Bonnet vissé sur la tête, Stam, 24 ans s’approche pour les rassurer. Accompagné par les membres du collectif des expulsés, c’est lui qui conduira la jeune Mongole et ses parents vers leur nouvel hébergement.
Le cortège se rend à Cenon sur les lieux de l’ancien foyer pour personnes âgées de Ramadier, dont la réquisition doit permettre le relogement de 160 personnes, parmi lesquelles 70 enfants et une quarantaine de familles, jusqu’ici livrées à la rue et à la débrouille suite à la vague d’expulsion qui a secoué les squats de la métropole l’été dernier. En coulisse, l’opération est préparée dans le plus grand secret depuis plusieurs mois. (...)
Avant de monter dans le tram qui les conduira sur les lieux, Malik, un demandeur d’asile soudanais de 42 ans raconte à Hamid, kabyle rieur d’une cinquantaine d’année, le chemin qu’il a dû parcourir pour arriver à Bordeaux. Les deux amis échangent en arabe, mais aussi en français que Malik apprend à raison de 4 leçons par semaine grâce aux leçons du Collectif pour les Migrants de Bordeaux (...)
La police en échec
Une fois arrivées à Cenon et entrées dans la résidence Paul Ramadier, un ancien foyer pour personnes âgées, les familles peuvent compter sur le soutien des associations qui les épaulent dans leur démarche (Collectif Bienvenue, RESF 33, Médecins du monde Bordeaux, DAL33, Les Enfants de Coluche…).
Pour compléter l’installation, les membres du comité de soutien donnent un coup de balai à gauche, rassurent un enfant à droite.

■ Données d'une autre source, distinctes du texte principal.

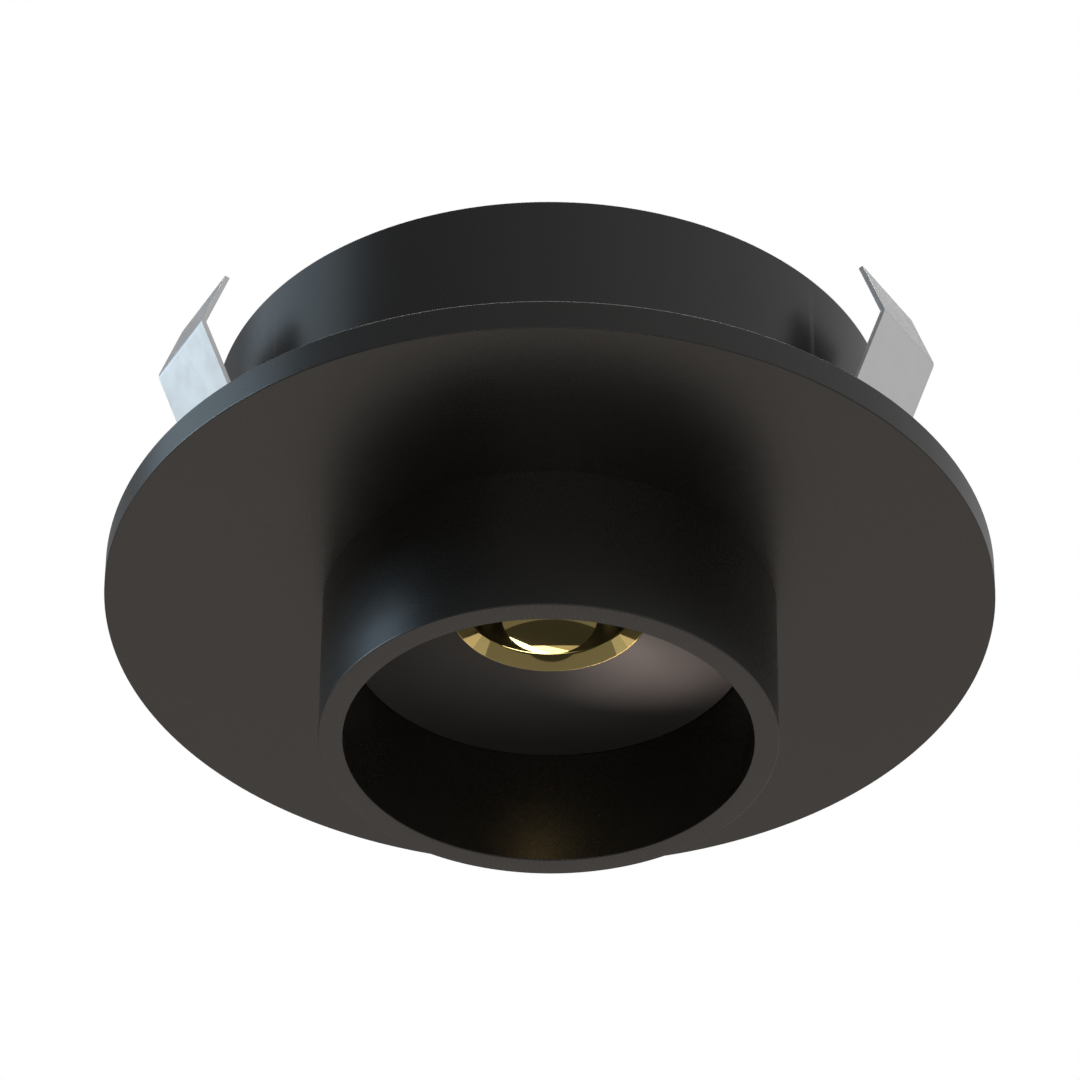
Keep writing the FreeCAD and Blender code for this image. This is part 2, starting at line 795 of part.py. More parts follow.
# ---------------------------------------------------------------- all pieces
pieces = {
    "trim_bezel": trim_bezel(),
    "ceiling_gasket": ceiling_gasket(),
    "anti_glare_baffle": anti_glare_baffle(),
    "reflector_cup": reflector_cup(),
    "glass_seal": glass_seal(),
    "protective_glass": protective_glass(),
    "led_emitter": led_emitter(),
    "led_board": led_board(),
    "thermal_pad": thermal_pad(),
    "led_holder": led_holder(),
    "holder_screws": holder_screws(),
    "housing_can": housing_can(),
    "housing_seal": housing_seal(),
    "body_screws": body_screws(),
    "lead_grommets": lead_grommets(),
    "positive_lead": lead(terminal_pitch / 2),
    "negative_lead": lead(-terminal_pitch / 2),
    "terminal_block": terminal_block(),
    "terminal_barrels": terminal_barrels(),
    "terminal_screws": terminal_screws(),
    "terminal_fixing_screw": terminal_fixing_screw(),
    "rear_cover": rear_cover(),
    "cover_gasket": cover_gasket(),
    "cover_screws": cover_screws(),
    "gland_body": gland_body(),
    "gland_ring": gland_ring(),
    "gland_lock_nut": gland_lock_nut(),
    "gland_insert": gland_insert(),
    "gland_cap": gland_cap(),
    "clip_screws": clip_screws(),
}
for number, azimuth in enumerate(clip_azimuths, 1):
    pieces[f"clip_foot_{number}"] = round_about(clip_foot(), azimuth)
    pieces[f"clip_leaf_{number}"] = round_about(clip_leaf(), azimuth)

os.makedirs("parts", exist_ok=True)
for name, shape in pieces.items():
    if not shape.isValid() or shape.Volume <= 0:
        print("check", name, shape.isValid(), round(shape.Volume, 3))
    shape.exportStep(f"parts/{name}.step")
print(len(pieces), "pieces")
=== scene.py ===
import bpy, bmesh
import math
from mathutils import Matrix, Vector


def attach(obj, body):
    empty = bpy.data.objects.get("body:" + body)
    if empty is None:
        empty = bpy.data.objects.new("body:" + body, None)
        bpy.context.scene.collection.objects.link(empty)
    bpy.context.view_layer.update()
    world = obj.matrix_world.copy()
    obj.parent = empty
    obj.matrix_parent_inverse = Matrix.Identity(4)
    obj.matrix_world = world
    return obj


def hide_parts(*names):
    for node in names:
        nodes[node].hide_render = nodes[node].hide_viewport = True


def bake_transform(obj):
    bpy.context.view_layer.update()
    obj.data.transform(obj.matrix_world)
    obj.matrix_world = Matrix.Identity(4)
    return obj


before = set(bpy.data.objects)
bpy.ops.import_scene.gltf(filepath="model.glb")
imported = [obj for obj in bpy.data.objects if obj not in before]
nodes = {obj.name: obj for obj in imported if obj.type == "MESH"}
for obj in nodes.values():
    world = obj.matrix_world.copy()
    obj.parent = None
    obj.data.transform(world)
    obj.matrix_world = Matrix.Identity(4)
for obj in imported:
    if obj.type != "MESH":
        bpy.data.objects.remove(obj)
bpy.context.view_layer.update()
mm = 0.001
bite = 0.5  # mm that added stock reaches into the piece it joins
clear = 1  # mm that a cutting tool runs past the piece it cuts
ringSlack = {"radius": 0.02, "height": 0.01}  # mm by which an edge may miss the ring it is picked for
clipAngles = {1: 90, 2: 210, 3: 330}  # degrees round Z, one spring clip and one cover screw each
trimScrews = {"angles": (30, 150, 270), "place": 29.85}
print("frame loaded:", len(nodes), "nodes")


# helpers for modelling

def nothingSelected():
    if bpy.context.object and bpy.context.object.mode != "OBJECT":
        bpy.ops.object.mode_set(mode="OBJECT")
    bpy.ops.object.select_all(action="DESELECT")


def onlySelected(piece):
    nothingSelected()
    piece.select_set(True)
    bpy.context.view_layer.objects.active = piece


def added(name):  # the object that an operator has just added, named and with its place in its mesh
    piece = bpy.context.object
    piece.name = piece.data.name = name
    bpy.ops.object.transform_apply(location=True, rotation=True, scale=True)
    return piece


def startPoint(name, point):  # a plane merged to one vertex, to extrude from
    nothingSelected()
    bpy.ops.mesh.primitive_plane_add(size=mm)
    piece = added(name)
    bpy.ops.object.mode_set(mode="EDIT")
    bpy.ops.mesh.select_mode(type="VERT")
    bpy.ops.mesh.select_all(action="SELECT")
    bpy.ops.mesh.merge(type="CENTER")
    bpy.ops.transform.translate(value=point)
    return piece


def extrudeAlong(points):
    for here, there in zip(points, points[1:]):
        bpy.ops.mesh.extrude_region_move(TRANSFORM_OT_translate={"value": there - here})


def lathe(name, profile, steps=180, closed=True):  # profile: (radius, height) in mm, spun round Z
    line = [Vector((r, 0, z)) * mm for r, z in profile]
    piece = startPoint(name, line[0])
    extrudeAlong(line + line[:1] if closed else line)
    bpy.ops.mesh.select_all(action="SELECT")
    bpy.ops.mesh.remove_doubles(threshold=1e-7)  # the profile's own end
    bpy.ops.mesh.spin(steps=steps, angle=2 * math.pi, center=(0, 0, 0), axis=(0, 0, 1))
    bpy.ops.mesh.select_all(action="SELECT")
    bpy.ops.mesh.remove_doubles(threshold=1e-6)  # the seam and the poles
    bpy.ops.mesh.normals_make_consistent(inside=False)
    nothingSelected()
    return piece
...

C’est la première fois qu’ils pénètrent dans ce lieu investi en milieu de semaine par les premières familles. Surtout, ils font obstacle à la police qui tente pendant de longues minutes de pénétrer dans les locaux, « bien que cela leur soit interdit », affirme Daniel, du DAL33 : (...)
Devant la grille qui délimite la propriété, l’ancien candidat du NPA à la présidentielle, Philippe Poutou, discute avec les membres du comité de soutien, devant le regard des agents de police.

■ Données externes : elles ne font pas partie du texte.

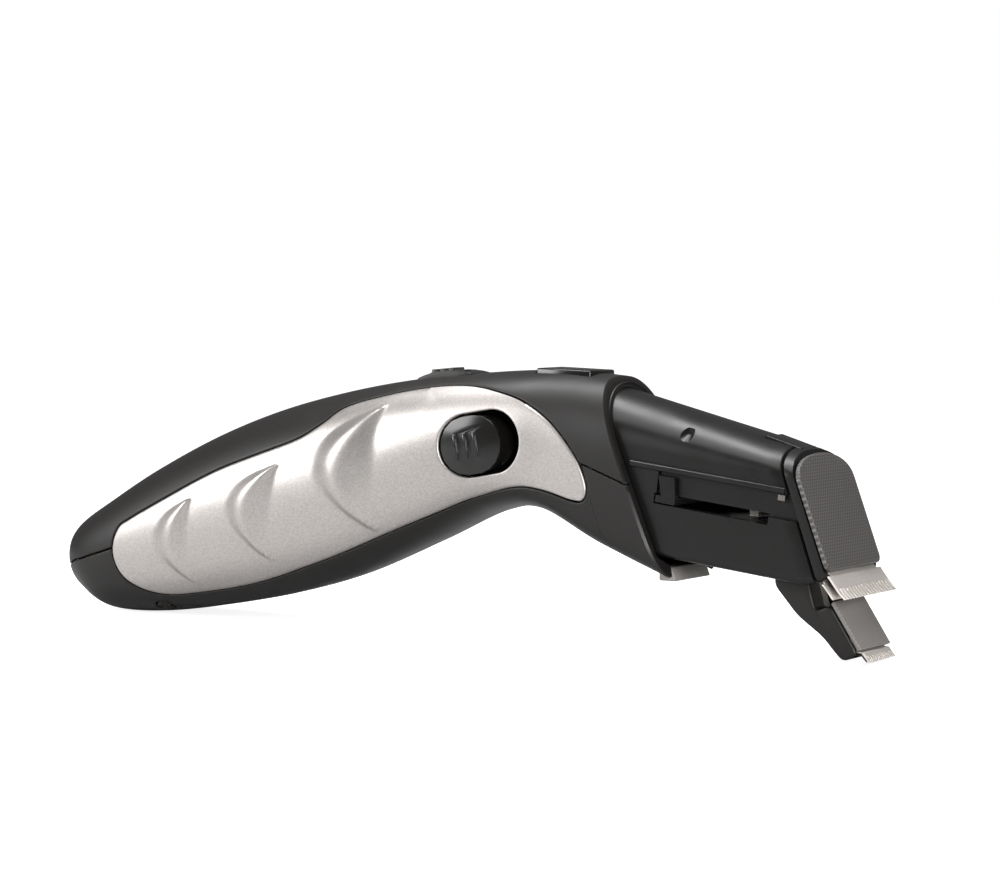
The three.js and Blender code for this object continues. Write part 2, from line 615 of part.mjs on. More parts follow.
// ---- Heel ----
const HEEL_PLATE = { halfWidth: 3.4, halfHeight: 2.1, depth: 1.2 };
const heelMiddle = gripPoint(0, 0);
function heelBox(extra, depth) {
  const [x, z] = heelMiddle;
  const h = HEEL_PLATE.halfHeight + extra;
  return sidePrism([[x, z - h], [x + depth, z - h], [x + depth, z + h], [x, z + h]],
    -HEEL_PLATE.halfWidth - extra, HEEL_PLATE.halfWidth + extra);
}
const CONTACT_Y = 2.1;
function heelPockets() {
  const [x, z] = heelMiddle;
  let cut = heelBox(GAP, HEEL_PLATE.depth + GAP).translate([-0.01, 0, 0]);
  for (const y of [-CONTACT_Y, CONTACT_Y])
    cut = cut.add(rod([x, y, z], [x + 14, y, z], 0.8 + GAP, undefined, 10));
  return cut;
}
function buildHeel() {
  const [x, z] = heelMiddle;
  let plate = heelBox(0, HEEL_PLATE.depth);
  ["left", "right"].forEach((side, i) => {
    const y = i ? CONTACT_Y : -CONTACT_Y;
    plate = plate.subtract(rod([x - 1, y, z], [x + 2, y, z], 0.8 + GAP, undefined, 10));
    addPiece(`charge_contact_${side}`, rod([x + 0.1, y, z], [x + 13, y, z], 0.8, 0.8, 10), BRASS);
  });
  addPiece("heel_plate", plate, GLOSS_BLACK);
}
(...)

« Il faut encourager les réquisitions solidaires. Aujourd’hui, il y a des possibilités de relogement en s’appropriant les locaux vacants de la métropole. Les maires ont des possibilités mais ne les exploitent pas, regrette-t-il. C’est navrant de voir qu’il faille les mettre au pied du mur pour que quelque chose se passe, mais c’est comme ça, il y a ceux qui parlent et ceux qui agissent. »
(...)
Comment vont désormais réagir les pouvoirs publics ? Une fois arrivé sur les lieux, le maire de la ville, Jean-François Egron ne peut que constater l’occupation :
« Je peux comprendre que ces gens vivent dans des conditions difficiles mais je vais tout de même rentrer en contact avec le propriétaire des lieux et la préfète. Si on s’en tient à 40 familles, ça sera compliqué que la ville s’en occupe seule », affirme-t-il.
Situé au cœur du centre commercial à l’allure défraichie de la Morlette, l’ancien foyer pour personnes âgées est aujourd’hui propriété de Pichet Investissement. Cette société devrait bientôt déposer un permis de construire sur la zone afin de bâtir de nouveaux logements. Mais cette situation ne décourage pas les occupants des lieux. Il y a un déjà, la Zone du dehors était elle aussi menacée par un projet immobilier ; elle résistera finalement près de 10 mois avant que ses occupants soient expulsés.